The final act is shown of his comeback with the White Sox and the homerun in honor of his mother, truly touching and something that only happens in baseball (Emmitt Smith excepted).  His Angels career is not mentioned, and he does mention that his retirement was his choice.

His Nike campaign is mentioned, one mention is sales went up 700% with the Bo Knows campaign. Bo Jackson

Lets see:

Air Jordan I – 1985, 1986
Air Jordan II – 1986
Bo Knows campaign Starts – 1990

I’m gonna go ahead and call BS on that one.

Finally, his home life today is shown, with his love of archery and hunting. He makes mention that he can’t watch football for long.

Overall.
This is a worshipful story of Bo Jackson. Barely anything negative is shown (notable exception being his lack of wanting to practice at Auburn)  and his high strikeout rate is  only mentioned in passing. His .250 career average and .472 slugging percentage is not mentioned at all. Bo was a physical marvel who maximized his gifts, the fact he barely worked out is also brought up, as is the fact that had he come out a decade later, Roids would have been chasing him on a daily basis. I have no reason to think he ever used anything, but like they repeat, different era. No one at the time think he was on anything, I want to make that clear to the younger readers.
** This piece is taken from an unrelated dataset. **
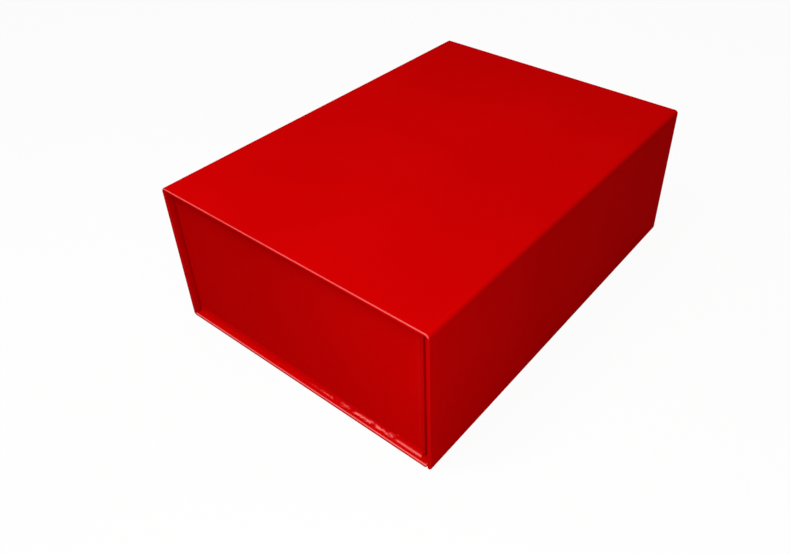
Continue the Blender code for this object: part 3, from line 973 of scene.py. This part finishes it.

Also, the NFL career is not really gone into, and the Auburn baseball career is barely mentioned, other than where balls he hit went. Why Davis allowed him to play part time is not gone into AT ALL.

If you only know Bo from the games, or the Modern Legend, this is well worth the watching, if you want to relive the greatness, like I did, this is great. But balanced? No. ESPN docs are becoming notorious for being as balanced as the major news networks, they only show the other side when obvious or necessary. 6, and much like Bo, could have been so much more.